Menurutnya, kegagalan proyek Jakarta Monorail itu disebabkan oleh ketidakjelasan di ranah hukum. Lebih lanjut dia mengatakan, kontrak konsesi proyek itu telah diteken sejak 2004, tetapi kemudian terbentur oleh Peraturan Presiden Nomor 76 yang diterbitkan setahun kemudian, tentang Kerja Sama Pemerintah dengan Badan Usaha Dalam Penyediaan Infrastruktur.
"Ketidakjelasan di ranah hukum itulah yang membuat konsesi itu mau dijalankan susah, tidak dijalankan juga menjadi sebuah wanprestasi bagi pemerintah," ujarnya.
Pihaknya kemudian bersikap lebih hati-hati dalam terlibat proyek-proyek KPS. Meski demikian, kegagalan proyek Jakarta Monoral tak menyurutkan minatnya untuk berinvestasi di tanah air. Sejauh ini, dia mengatakan tengah melakukan penjajakan untuk terlibat di beberapa proyek pelabuhan dan terminal penyimpanan. Namun, dia enggan merinci proyek-proyek mana yang dimaksud.
"KIta belajar dari kegagalan tersebut [proyek monorail], apa yang menjadi kendala kita hindari. Tetapi uang yang kita commit untuk monorail tetap kita keluarkan untuk pembangunan di Indonesia kok," ujarnya.
Menanggapi hal tersebut, Ketua Tim Pelaksana Komite Percepatan Penyediaan Infrastruktur Prioritas (KPPIP) Luky Eko Wuryanto mengakui stigma negatif terhadap investasi asing tersebut memang masih ada.

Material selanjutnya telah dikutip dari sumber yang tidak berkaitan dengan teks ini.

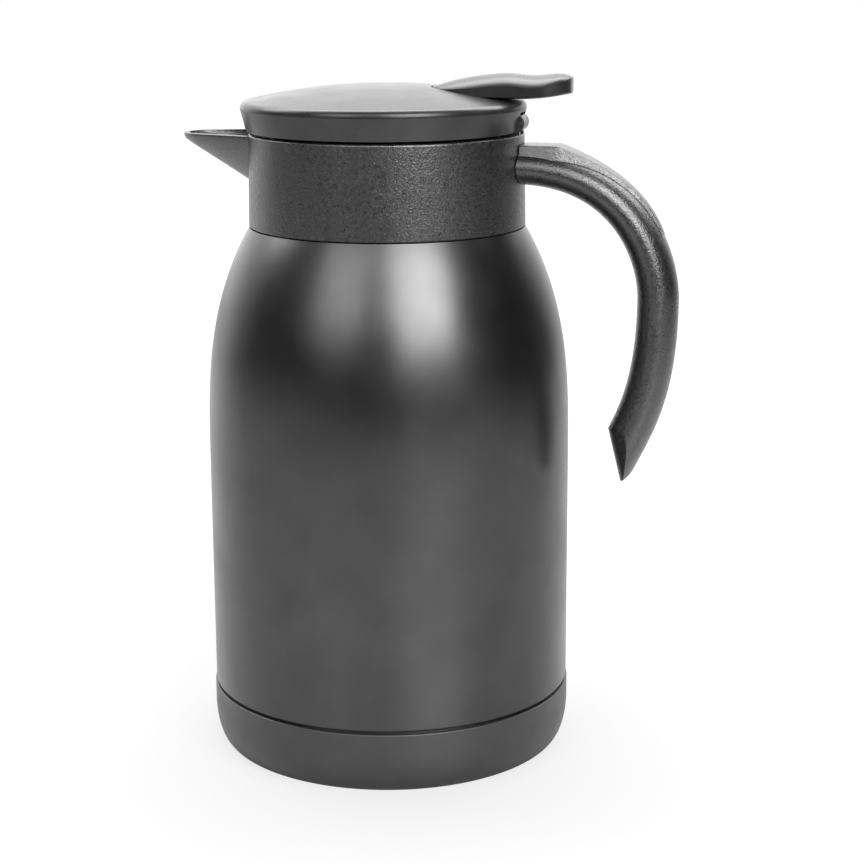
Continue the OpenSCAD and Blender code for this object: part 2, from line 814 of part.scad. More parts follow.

Dia juga menganggap ketidakpastian terhadap proyek berskema KPS juga masih berlangsung hingga kini.
"Ketidakpastian terhadap proyek yang kita gadang-gadang untuk PPP [Public Private Partnership] masih ada, seringkali begitu investornya sampai ke Indonesia, proyeknya sudah tidak bisa bisa PPP, malah APBN," ujarnya.
Perubahan skema itu, ujar dia, merupakan akibat dari kurang matangnya persiapan proyek sebelum ditawarkan kepada investor. Untuk mengubah hal tersebut, dia menilai penting bagi pemerintah untuk mematangkan
persiapan proyek, dan mempertimbangkan secara matang skema pendanaannya.
"Sebaiknya jangan terlalu cepat menjual proyek PPP, tetapi kalau memang sudah ditawarkan sebagai PPP, jangan diubah [skema pendanaannya] lagi," tambahnya.
Menteri Perencanaan dan Pembangunan Nasional (PPN)/ Kepala Bappenas Sofyan Djalil menilai pro dan kontra investasi asing merupakan hal yang wajar dalam demokrasi. Meskipun demikian, dia mengakui peranan swasta sangat dibutuhkan dalam pembangunan. "Diskusi, pro dan kontra di non-stakeholders tidak bisa kita hindari, ini negara demokrasi," ujarnya.
Dia pun mengajak masyarakat untuk berpikir jauh ke depan sebelum terlibat polemik yang lebih jauh tentang proyek infrastruktur. Proyek pembangunan kereta cepat Jakarta--Bandung, ujar dia, saat ini menuai perdebatan yang cukup hangat di masyarakat, tetapi pihaknya meyakini dalam jangka waktu puluhan tahun mendatang, proyek ini akan terasa manfaatnya bagi masyarakat.